# WHAT YOU HAVE TO DO:
Begin with the line that contains "const group = new THREE.Group();" and continue down through the line that contains "cad_parts[node].hide_render = cad_parts[node].hide_viewport"; reproduce those lines exactly and only those.

# RECORDS FOR THIS TASK:

- - -

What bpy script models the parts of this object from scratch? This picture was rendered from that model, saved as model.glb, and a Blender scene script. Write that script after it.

- - -

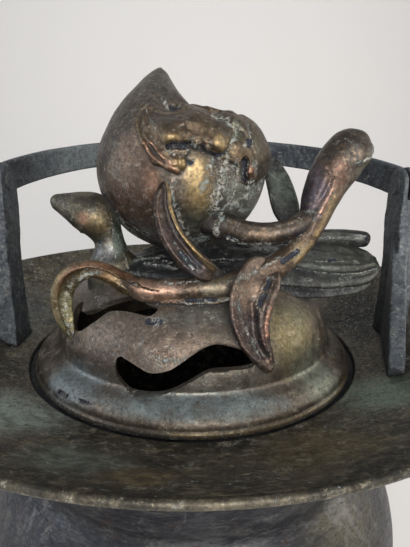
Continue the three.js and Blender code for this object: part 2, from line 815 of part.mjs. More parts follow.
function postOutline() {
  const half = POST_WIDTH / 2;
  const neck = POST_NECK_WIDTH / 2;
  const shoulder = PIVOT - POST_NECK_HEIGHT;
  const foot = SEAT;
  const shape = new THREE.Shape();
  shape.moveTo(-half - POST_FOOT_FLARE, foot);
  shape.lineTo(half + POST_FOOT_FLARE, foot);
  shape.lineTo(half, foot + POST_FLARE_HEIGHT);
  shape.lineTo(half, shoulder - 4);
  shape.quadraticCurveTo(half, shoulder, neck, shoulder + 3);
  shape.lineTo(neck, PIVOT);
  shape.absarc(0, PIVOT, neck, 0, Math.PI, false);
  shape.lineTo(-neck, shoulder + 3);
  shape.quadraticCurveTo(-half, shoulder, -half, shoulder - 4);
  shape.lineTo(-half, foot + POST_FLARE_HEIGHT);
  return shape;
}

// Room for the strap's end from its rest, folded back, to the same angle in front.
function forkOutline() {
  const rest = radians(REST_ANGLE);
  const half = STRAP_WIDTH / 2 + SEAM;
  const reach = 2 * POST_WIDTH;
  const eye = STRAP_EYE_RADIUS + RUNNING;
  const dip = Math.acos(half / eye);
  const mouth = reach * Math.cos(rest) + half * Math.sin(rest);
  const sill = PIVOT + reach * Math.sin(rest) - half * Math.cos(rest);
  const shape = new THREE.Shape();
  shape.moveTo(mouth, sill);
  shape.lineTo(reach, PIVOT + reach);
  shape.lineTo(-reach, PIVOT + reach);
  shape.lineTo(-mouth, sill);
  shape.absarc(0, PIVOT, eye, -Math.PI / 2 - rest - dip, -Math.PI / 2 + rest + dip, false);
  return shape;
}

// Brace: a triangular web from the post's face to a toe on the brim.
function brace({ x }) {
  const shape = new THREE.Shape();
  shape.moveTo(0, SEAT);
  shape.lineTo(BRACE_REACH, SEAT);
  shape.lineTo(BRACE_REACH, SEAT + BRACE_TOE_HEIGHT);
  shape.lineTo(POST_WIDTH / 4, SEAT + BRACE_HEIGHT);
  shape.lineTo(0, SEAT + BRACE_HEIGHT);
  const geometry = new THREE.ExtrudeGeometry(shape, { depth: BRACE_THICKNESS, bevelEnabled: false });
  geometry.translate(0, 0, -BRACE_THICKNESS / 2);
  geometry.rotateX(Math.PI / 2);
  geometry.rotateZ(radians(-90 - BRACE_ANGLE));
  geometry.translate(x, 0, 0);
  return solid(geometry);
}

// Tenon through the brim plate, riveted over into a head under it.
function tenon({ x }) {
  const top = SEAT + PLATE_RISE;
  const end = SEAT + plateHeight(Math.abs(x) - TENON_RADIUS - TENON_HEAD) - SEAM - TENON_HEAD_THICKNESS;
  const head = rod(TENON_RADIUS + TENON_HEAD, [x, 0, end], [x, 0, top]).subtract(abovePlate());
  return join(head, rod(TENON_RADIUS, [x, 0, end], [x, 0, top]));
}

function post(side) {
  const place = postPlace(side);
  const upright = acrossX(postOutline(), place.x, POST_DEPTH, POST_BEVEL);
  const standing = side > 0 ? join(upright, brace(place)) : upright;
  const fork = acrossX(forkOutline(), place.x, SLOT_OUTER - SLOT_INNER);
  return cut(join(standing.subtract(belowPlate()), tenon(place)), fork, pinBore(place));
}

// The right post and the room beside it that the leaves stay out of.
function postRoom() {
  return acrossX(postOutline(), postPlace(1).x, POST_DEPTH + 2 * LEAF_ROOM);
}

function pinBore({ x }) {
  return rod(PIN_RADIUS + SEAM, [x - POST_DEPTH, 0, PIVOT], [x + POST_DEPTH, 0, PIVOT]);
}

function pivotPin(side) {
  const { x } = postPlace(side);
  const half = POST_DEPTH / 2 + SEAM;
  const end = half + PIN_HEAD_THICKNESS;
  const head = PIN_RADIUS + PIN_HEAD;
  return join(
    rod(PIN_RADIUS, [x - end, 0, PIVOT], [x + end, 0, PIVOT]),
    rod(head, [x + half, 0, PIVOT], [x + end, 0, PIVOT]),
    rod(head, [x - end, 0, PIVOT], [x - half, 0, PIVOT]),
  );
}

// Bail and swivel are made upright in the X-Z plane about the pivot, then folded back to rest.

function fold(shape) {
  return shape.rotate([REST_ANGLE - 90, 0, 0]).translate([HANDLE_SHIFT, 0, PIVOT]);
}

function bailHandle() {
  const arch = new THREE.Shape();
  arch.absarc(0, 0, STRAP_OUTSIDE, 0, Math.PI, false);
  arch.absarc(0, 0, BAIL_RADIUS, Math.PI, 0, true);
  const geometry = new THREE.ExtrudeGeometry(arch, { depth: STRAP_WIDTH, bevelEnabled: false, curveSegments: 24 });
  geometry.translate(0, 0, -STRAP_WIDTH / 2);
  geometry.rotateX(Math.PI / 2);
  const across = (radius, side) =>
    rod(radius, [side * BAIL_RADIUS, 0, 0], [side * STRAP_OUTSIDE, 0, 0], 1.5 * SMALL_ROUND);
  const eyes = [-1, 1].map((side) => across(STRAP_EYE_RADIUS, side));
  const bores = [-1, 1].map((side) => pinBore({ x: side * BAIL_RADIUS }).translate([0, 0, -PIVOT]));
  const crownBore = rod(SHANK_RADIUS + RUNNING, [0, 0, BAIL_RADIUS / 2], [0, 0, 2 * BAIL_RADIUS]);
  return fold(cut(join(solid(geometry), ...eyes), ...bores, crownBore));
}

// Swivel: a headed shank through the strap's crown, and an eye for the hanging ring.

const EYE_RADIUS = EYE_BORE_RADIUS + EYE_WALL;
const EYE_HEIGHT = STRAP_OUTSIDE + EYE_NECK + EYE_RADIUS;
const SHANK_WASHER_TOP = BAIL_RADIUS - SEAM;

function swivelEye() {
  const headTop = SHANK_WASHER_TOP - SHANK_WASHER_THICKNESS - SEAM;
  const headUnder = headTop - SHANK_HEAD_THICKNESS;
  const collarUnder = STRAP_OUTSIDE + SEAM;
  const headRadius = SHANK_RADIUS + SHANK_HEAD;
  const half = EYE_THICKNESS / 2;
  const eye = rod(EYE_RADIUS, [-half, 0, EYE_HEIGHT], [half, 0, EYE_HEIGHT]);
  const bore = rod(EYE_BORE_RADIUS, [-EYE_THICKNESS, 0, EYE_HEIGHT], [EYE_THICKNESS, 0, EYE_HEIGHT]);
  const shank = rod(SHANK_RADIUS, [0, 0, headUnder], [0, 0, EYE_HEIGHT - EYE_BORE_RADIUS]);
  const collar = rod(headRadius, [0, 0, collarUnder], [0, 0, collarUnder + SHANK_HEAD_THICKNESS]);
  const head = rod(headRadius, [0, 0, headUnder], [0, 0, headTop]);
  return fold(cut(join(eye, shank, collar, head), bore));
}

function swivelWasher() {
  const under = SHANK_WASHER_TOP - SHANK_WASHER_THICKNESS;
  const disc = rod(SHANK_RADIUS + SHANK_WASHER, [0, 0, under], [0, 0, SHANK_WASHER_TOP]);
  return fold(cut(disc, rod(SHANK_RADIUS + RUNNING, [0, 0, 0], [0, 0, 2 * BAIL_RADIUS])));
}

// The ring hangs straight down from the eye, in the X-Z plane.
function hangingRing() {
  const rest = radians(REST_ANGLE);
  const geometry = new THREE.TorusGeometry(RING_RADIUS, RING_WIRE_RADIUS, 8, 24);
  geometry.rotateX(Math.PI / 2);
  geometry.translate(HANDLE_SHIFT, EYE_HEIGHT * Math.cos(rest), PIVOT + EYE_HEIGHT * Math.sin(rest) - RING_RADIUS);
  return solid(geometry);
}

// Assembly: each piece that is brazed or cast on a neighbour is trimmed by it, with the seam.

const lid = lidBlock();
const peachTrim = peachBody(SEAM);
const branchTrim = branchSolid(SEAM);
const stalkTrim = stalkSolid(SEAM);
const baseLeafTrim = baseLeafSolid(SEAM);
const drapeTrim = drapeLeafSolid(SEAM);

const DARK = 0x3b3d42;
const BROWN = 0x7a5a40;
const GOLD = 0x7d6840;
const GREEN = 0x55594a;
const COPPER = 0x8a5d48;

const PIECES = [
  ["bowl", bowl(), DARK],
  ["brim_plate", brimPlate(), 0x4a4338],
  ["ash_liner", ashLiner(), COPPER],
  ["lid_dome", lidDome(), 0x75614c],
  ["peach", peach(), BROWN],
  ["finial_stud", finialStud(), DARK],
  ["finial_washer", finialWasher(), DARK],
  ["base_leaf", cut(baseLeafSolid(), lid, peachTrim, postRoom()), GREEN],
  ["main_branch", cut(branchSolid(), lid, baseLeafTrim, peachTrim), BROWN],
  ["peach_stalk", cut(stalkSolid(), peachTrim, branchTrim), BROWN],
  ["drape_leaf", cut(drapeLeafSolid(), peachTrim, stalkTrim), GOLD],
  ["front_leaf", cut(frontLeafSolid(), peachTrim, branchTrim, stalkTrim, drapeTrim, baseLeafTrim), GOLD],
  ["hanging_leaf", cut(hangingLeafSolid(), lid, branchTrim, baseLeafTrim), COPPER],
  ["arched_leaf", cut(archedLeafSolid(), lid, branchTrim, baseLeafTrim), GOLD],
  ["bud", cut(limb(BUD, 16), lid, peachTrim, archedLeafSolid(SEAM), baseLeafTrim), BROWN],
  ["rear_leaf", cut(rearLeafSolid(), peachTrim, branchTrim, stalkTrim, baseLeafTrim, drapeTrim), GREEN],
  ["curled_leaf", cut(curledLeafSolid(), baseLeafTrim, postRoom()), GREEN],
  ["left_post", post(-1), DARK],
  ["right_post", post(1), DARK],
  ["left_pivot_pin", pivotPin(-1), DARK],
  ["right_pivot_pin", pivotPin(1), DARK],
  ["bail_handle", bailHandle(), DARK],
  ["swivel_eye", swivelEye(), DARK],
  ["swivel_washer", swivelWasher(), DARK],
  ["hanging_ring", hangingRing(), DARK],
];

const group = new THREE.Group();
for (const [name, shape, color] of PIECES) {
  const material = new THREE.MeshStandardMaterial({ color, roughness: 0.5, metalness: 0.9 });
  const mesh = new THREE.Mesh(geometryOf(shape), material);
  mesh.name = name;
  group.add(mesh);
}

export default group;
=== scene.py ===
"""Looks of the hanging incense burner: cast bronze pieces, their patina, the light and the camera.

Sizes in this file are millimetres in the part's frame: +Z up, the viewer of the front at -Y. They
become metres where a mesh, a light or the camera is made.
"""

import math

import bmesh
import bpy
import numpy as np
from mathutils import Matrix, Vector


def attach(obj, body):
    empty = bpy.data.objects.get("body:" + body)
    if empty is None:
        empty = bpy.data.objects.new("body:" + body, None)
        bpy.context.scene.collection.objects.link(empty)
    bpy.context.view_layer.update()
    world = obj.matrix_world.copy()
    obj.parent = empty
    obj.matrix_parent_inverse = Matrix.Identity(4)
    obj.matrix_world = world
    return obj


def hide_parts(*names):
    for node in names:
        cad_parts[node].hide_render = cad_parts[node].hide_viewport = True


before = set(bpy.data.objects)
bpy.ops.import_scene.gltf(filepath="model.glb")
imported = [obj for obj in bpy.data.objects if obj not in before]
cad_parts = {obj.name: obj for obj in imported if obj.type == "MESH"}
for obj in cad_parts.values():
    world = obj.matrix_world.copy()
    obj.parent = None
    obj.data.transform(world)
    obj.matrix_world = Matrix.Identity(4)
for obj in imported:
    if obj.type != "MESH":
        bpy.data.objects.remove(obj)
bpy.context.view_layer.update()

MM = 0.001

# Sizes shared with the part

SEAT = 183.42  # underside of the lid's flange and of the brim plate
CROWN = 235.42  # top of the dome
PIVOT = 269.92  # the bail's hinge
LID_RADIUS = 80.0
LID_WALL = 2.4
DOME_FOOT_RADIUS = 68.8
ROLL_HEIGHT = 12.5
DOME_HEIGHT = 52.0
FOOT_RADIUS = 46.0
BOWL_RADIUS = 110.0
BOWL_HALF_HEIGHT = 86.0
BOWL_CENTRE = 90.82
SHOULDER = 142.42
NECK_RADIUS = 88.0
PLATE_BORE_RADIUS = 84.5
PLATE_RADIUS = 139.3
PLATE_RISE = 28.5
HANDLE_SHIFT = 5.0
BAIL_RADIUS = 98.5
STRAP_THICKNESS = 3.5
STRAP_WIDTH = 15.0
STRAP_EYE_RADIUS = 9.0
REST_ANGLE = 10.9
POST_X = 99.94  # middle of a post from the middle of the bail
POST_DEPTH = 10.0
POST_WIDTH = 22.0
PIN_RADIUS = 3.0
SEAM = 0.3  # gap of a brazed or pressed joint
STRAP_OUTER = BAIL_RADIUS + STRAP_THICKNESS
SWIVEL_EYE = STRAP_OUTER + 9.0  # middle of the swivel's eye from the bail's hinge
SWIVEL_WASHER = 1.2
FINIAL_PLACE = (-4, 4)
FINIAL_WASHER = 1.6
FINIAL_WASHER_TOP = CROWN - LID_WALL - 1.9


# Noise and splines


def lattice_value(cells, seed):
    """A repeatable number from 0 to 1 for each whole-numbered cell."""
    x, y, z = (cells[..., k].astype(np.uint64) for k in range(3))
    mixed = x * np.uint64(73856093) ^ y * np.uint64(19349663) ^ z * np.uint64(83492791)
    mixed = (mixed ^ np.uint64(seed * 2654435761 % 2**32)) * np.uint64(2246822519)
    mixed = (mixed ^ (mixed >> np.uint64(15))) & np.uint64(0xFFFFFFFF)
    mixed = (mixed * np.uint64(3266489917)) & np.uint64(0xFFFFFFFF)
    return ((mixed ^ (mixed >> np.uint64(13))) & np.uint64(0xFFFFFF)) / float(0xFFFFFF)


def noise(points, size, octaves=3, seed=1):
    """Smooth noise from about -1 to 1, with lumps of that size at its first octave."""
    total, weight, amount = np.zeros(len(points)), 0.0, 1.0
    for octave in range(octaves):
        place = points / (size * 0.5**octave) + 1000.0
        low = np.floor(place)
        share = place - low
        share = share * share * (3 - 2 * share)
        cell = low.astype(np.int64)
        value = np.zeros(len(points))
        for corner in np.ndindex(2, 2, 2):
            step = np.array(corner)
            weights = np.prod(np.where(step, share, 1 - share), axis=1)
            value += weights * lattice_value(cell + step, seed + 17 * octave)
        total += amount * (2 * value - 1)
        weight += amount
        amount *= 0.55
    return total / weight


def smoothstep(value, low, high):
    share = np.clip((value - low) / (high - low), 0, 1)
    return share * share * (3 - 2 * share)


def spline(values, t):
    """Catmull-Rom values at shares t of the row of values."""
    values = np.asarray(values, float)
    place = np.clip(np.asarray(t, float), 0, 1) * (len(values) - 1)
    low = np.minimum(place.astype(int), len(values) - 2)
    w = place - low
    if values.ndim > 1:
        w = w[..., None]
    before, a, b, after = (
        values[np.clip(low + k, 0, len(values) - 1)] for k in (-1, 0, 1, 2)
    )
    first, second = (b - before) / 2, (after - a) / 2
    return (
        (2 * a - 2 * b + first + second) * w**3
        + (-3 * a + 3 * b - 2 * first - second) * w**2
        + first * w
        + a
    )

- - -

# PROBLEM SOLUTION:
const group = new THREE.Group();
for (const [name, shape, color] of PIECES) {
  const material = new THREE.MeshStandardMaterial({ color, roughness: 0.5, metalness: 0.9 });
  const mesh = new THREE.Mesh(geometryOf(shape), material);
  mesh.name = name;
  group.add(mesh);
}

export default group;
=== scene.py ===
"""Looks of the hanging incense burner: cast bronze pieces, their patina, the light and the camera.

Sizes in this file are millimetres in the part's frame: +Z up, the viewer of the front at -Y. They
become metres where a mesh, a light or the camera is made.
"""

import math

import bmesh
import bpy
import numpy as np
from mathutils import Matrix, Vector


def attach(obj, body):
    empty = bpy.data.objects.get("body:" + body)
    if empty is None:
        empty = bpy.data.objects.new("body:" + body, None)
        bpy.context.scene.collection.objects.link(empty)
    bpy.context.view_layer.update()
    world = obj.matrix_world.copy()
    obj.parent = empty
    obj.matrix_parent_inverse = Matrix.Identity(4)
    obj.matrix_world = world
    return obj


def hide_parts(*names):
    for node in names:
        cad_parts[node].hide_render = cad_parts[node].hide_viewport = True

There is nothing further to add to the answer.